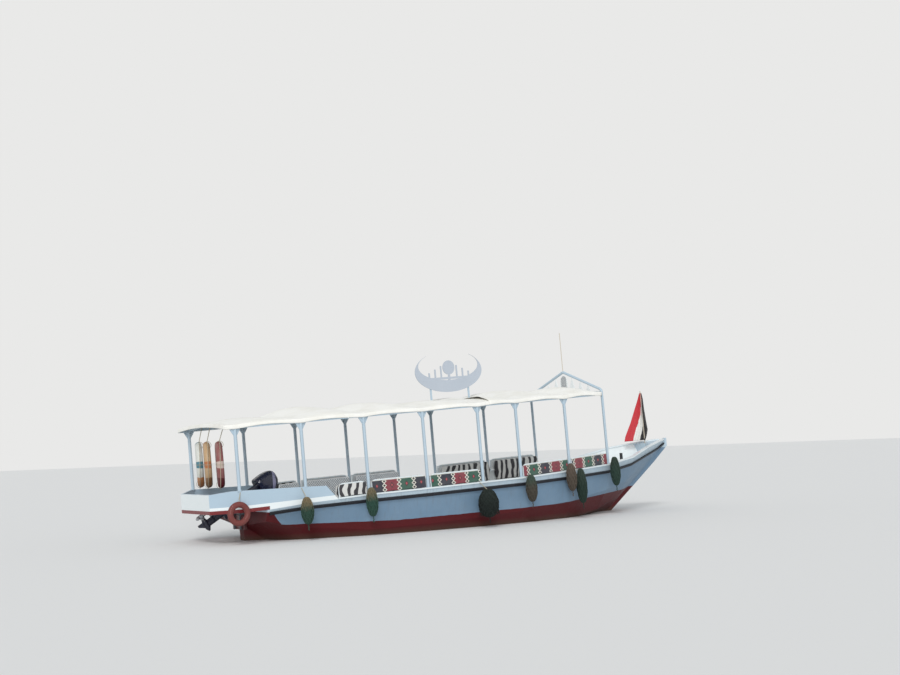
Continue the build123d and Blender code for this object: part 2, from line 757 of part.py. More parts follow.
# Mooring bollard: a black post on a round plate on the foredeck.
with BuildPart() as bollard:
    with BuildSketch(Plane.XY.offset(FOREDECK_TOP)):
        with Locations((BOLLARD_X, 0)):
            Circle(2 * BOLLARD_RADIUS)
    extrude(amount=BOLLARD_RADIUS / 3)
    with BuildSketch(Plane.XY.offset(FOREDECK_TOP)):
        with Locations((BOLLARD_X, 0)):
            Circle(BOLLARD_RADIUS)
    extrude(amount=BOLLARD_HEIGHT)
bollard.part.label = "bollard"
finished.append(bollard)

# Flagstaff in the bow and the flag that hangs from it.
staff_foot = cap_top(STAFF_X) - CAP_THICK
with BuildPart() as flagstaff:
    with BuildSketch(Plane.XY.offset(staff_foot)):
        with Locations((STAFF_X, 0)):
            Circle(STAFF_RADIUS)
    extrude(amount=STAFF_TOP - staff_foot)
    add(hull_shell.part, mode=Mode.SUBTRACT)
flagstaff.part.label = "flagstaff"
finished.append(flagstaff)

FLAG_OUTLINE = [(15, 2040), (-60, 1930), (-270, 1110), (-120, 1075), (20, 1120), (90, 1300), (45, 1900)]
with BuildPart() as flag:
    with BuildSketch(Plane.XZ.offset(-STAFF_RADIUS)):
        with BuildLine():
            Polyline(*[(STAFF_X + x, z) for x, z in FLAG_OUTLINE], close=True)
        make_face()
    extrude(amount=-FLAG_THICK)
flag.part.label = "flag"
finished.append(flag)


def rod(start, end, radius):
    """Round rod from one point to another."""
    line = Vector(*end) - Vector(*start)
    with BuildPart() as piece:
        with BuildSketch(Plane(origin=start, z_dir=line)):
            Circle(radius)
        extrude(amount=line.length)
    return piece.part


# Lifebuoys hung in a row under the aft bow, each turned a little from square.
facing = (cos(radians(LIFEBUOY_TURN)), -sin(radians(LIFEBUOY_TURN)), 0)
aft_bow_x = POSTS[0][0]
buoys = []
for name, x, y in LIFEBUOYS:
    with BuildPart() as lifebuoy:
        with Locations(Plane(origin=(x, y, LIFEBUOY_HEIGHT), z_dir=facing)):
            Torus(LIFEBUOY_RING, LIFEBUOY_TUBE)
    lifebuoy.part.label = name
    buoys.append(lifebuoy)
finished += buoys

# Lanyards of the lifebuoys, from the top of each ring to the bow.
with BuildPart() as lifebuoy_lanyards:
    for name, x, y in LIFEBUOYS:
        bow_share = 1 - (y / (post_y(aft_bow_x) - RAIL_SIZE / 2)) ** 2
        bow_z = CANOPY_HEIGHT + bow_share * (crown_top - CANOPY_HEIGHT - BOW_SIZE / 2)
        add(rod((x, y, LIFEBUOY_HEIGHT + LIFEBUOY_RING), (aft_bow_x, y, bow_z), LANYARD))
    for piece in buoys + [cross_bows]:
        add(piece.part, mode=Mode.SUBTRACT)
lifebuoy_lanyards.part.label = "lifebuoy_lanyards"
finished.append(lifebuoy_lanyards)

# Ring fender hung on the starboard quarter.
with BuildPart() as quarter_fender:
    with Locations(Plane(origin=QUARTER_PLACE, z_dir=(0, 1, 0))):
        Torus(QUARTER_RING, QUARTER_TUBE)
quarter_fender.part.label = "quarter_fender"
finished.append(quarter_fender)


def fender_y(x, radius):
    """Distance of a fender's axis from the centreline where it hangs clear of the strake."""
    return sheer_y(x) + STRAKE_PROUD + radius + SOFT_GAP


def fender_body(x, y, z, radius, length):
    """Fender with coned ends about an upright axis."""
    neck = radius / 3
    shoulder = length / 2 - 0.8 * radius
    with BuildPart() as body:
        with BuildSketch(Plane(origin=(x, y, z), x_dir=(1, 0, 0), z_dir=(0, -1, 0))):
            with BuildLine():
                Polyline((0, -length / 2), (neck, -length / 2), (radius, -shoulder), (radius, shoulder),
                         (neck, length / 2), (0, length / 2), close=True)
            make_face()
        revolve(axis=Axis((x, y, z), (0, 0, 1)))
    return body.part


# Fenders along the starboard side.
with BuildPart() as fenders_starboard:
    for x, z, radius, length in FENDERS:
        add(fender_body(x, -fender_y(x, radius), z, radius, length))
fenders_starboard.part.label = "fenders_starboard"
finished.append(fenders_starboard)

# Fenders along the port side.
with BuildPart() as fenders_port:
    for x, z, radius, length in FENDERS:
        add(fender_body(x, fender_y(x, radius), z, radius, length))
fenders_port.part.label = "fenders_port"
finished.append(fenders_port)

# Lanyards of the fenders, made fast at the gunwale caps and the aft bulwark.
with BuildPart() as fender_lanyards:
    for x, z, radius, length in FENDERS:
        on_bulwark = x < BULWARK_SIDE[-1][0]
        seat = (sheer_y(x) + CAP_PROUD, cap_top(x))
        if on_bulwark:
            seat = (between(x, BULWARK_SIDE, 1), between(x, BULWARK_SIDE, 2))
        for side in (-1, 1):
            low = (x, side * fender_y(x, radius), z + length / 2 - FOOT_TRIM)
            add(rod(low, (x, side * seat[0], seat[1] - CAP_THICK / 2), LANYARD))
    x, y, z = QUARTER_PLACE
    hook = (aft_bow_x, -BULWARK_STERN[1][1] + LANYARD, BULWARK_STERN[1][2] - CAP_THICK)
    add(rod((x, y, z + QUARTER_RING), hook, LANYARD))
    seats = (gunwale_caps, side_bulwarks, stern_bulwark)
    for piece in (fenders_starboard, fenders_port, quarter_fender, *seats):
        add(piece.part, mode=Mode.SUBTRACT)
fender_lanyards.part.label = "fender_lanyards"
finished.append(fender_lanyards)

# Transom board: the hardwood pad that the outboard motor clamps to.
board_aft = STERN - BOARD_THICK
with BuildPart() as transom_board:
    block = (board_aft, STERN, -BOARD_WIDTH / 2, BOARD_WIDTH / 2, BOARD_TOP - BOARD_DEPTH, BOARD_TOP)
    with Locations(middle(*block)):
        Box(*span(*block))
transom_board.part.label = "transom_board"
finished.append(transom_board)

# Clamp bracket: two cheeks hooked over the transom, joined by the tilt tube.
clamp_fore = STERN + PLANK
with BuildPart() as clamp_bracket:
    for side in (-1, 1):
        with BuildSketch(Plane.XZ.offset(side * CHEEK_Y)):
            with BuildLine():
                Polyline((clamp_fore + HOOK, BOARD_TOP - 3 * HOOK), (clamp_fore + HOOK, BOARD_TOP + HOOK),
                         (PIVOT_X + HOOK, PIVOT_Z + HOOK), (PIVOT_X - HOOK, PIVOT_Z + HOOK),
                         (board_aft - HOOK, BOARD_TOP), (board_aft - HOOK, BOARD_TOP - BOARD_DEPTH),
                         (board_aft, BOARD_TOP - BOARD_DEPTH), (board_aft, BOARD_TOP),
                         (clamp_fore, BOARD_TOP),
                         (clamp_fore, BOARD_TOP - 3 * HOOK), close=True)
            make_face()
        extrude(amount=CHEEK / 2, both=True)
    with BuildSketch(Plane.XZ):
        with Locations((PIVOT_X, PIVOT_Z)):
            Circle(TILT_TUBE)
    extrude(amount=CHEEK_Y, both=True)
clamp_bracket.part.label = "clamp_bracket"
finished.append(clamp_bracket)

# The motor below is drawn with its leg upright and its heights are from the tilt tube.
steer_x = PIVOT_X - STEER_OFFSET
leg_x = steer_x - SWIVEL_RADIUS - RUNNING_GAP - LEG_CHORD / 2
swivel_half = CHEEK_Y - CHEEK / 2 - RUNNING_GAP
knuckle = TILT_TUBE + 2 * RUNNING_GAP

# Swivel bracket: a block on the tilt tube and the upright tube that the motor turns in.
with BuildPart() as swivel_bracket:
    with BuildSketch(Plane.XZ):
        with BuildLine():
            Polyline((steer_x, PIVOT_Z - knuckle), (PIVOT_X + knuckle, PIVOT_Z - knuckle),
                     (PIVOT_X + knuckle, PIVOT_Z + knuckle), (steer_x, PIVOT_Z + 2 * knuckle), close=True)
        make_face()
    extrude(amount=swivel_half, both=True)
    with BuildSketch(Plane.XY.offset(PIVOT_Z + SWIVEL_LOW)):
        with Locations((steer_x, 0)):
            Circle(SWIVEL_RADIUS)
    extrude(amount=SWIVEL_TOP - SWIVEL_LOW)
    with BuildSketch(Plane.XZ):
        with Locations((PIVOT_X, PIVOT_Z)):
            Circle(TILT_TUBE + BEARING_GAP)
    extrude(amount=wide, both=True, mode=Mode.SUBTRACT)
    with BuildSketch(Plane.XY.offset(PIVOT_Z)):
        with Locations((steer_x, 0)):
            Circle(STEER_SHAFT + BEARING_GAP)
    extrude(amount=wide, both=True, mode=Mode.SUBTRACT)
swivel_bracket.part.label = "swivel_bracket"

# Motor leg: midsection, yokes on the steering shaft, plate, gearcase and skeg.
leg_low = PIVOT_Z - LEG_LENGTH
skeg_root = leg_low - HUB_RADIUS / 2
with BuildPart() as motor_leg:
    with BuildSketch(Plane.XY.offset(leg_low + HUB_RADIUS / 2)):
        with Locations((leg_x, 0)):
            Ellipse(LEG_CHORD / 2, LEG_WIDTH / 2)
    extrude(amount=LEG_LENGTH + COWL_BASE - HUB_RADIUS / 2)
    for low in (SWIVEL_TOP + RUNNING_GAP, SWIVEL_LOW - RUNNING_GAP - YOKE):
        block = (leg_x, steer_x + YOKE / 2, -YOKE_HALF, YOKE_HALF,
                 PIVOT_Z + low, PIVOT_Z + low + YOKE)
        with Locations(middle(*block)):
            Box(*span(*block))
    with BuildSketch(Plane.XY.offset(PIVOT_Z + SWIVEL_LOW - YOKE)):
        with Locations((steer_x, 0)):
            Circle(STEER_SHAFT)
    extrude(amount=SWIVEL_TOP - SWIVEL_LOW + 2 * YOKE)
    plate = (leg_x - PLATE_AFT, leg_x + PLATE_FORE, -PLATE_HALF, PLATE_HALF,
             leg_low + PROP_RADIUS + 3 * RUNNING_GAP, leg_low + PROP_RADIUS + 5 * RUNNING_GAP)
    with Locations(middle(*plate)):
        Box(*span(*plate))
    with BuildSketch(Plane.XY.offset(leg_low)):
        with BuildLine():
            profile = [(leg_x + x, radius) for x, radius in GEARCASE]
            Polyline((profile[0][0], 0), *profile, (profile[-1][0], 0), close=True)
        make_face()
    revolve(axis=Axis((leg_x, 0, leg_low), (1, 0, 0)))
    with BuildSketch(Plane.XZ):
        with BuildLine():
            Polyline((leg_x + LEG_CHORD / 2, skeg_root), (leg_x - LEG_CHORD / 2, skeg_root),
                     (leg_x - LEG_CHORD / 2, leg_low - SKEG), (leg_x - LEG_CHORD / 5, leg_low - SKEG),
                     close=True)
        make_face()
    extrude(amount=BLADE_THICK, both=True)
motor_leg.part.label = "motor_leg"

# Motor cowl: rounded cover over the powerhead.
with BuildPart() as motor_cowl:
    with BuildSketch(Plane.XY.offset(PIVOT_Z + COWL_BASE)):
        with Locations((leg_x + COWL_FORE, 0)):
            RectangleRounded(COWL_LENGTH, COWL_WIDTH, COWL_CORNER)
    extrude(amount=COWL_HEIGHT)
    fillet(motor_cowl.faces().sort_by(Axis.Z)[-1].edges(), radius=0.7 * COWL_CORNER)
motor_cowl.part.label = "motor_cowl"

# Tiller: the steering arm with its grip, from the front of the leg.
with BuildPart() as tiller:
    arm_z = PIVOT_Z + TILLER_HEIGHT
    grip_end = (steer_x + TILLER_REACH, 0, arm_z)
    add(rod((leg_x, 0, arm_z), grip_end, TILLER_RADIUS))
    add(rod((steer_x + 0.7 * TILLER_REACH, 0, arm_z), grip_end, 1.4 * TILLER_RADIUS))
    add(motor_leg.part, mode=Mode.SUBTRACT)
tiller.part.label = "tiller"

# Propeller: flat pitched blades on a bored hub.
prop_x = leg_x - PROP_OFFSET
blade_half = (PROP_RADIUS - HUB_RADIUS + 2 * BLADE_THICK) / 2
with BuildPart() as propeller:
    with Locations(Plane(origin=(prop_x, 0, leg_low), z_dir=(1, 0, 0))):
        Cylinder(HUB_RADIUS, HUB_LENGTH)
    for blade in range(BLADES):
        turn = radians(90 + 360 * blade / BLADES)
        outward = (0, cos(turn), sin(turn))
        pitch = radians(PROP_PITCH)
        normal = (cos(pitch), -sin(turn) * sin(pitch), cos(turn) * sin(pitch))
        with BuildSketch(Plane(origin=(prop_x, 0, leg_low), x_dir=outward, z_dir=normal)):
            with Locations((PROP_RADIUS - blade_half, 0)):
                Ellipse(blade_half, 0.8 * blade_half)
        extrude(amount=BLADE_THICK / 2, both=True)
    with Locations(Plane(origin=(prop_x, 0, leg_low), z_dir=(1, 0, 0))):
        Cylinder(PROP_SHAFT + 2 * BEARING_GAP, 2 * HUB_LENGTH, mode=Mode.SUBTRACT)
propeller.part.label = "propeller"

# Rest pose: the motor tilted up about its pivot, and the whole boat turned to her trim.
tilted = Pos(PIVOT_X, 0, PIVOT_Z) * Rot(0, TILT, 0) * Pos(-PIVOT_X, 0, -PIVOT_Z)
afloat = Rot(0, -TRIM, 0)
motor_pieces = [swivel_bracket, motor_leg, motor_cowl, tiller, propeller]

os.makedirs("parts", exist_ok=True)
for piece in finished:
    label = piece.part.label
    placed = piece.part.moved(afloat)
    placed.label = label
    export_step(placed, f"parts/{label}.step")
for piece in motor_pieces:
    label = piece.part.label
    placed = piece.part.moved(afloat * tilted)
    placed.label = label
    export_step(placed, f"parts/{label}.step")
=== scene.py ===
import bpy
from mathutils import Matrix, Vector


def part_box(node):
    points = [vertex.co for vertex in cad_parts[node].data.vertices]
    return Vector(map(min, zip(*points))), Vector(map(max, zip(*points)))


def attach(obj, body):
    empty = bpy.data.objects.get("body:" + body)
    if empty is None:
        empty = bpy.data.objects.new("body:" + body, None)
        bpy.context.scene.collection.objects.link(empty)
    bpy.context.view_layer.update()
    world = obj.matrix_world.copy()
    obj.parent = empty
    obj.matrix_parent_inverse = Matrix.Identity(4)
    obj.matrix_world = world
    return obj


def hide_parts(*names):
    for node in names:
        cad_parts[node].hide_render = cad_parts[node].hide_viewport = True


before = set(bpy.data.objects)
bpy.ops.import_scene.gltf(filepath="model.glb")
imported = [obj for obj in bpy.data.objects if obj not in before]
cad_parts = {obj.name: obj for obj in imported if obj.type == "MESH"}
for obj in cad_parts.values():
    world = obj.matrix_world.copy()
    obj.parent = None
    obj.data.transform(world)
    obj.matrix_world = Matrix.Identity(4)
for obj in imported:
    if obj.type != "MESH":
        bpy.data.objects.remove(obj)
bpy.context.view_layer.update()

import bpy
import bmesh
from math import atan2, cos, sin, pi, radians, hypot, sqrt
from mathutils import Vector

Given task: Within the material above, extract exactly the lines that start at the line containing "points = [vertex.co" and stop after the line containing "imported = [obj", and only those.

Written response:
    points = [vertex.co for vertex in cad_parts[node].data.vertices]
    return Vector(map(min, zip(*points))), Vector(map(max, zip(*points)))


def attach(obj, body):
    empty = bpy.data.objects.get("body:" + body)
    if empty is None:
        empty = bpy.data.objects.new("body:" + body, None)
        bpy.context.scene.collection.objects.link(empty)
    bpy.context.view_layer.update()
    world = obj.matrix_world.copy()
    obj.parent = empty
    obj.matrix_parent_inverse = Matrix.Identity(4)
    obj.matrix_world = world
    return obj


def hide_parts(*names):
    for node in names:
        cad_parts[node].hide_render = cad_parts[node].hide_viewport = True


before = set(bpy.data.objects)
bpy.ops.import_scene.gltf(filepath="model.glb")
imported = [obj for obj in bpy.data.objects if obj not in before]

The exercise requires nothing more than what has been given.